Bunun yanı sıra davacının Altındağ 7. Noterliğinin 8093 Sayılı satış sözleşmesiyle aracın devrini A. D.'e gerçekleştirdiği, aracın 31 D ' plakadan 16..282 plakaya nakil gittiği, tescil işlemlerini yapılması sırasında Bursa Trafik Tescil Bürosunun Hatay Trafik Tescil Bürosuna aracın devrinde sakıncalı bir durum olup olmadığı sorulduğu ve Hatay Trafik Tescil Bürosundan gelen10.5.2015 tarihli yazıda sakıncasının bulunmadığının belirtildiği bunun üzerine devir tescil işleminin yapıldığı anlaşılmıştır.

Motorlu araçların trafiğe tescilinden amaçlanan, bu araçlar üzerinde tasarruf güvenliğinin sağlanmasıdır. İdarenin bu hizmeti yerine getirirken, kayıtların düzenli tutulması, taşıtların model, motor ve şasi numaralarıyla tescili istenen aracın karşılaştırılması ve bunun yanında sunulan belgelerin doğruluğunun araştırılması önem taşımaktadır.

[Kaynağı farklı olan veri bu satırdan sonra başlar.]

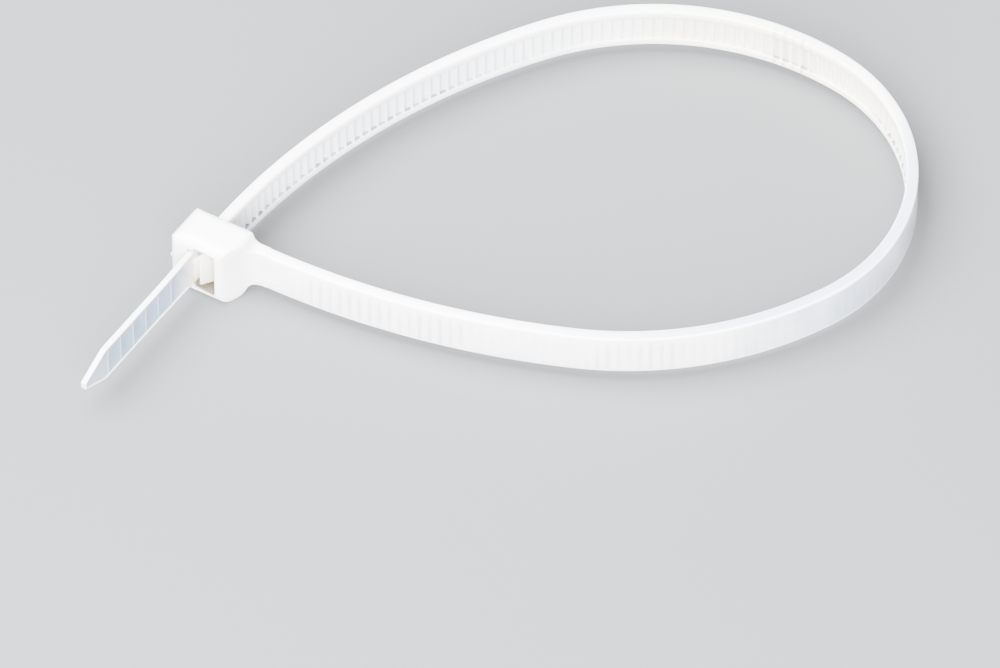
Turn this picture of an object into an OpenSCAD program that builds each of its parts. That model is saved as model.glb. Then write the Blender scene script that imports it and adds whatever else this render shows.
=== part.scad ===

Bu itibarla; noterde yapılan satış senediyle araç devri yapılırken aracın gümrük kaçağı olup olmadığının davacı tarafından belirlenemeyeceği, noterdeki araç devir sözleşmesinden sonra tescil için gidilen trafik tescil bürolarının araç bilgilerinin doğruluğunu kontrol etmesi, şüpheli bir durum oluştuğunda bu işlemi gerçekleştirmemesi gerekmektedir. Kaldı ki, araç bilgilerinin araştırılması idarenin denetim görevinin gereğidir.

İdare Mahkemesi'nce; araca el konulmak suretiyle gerçekleştirilen eylem ve işlemlerin idarenin yürüttüğü hizmetin bir gereği olarak tesis edildiği ileri sürülmüşse de, gümrük kaçağı olan aracın trafikte dolaşımının sağlandığı, davalı idarenin aracın tescili aşamasında kusurlu hareket ettiği gerçeğini ortadan kaldırılmadığından İdare Mahkemesi kararında hukuki isabet bulunmamaktadır.

SONUÇ : Açıklanan nedenlerle, 2577 Sayılı Kanun'un 49. maddesine uygun bulunan davacı temyiz isteminin kabulüyle Ankara 12. İdare Mahkemesi'nin 28.2.2013 tarih ve E:2012/1007; K:2013/379 Sayılı kararının BOZULMASINA, dosyanın yeniden bir karar verilmek üzere anılan Mahkemeye gönderilmesine, 2577 Sayılı Kanunun 54. maddesinin 1. fıkrası uyarınca bu kararın tebliğ tarihini izleyen günden itibaren onbeş gün içinde karar düzeltme yolu açık olmak üzere, 7.5.2015 tarihinde oybirliği ile karar verildi.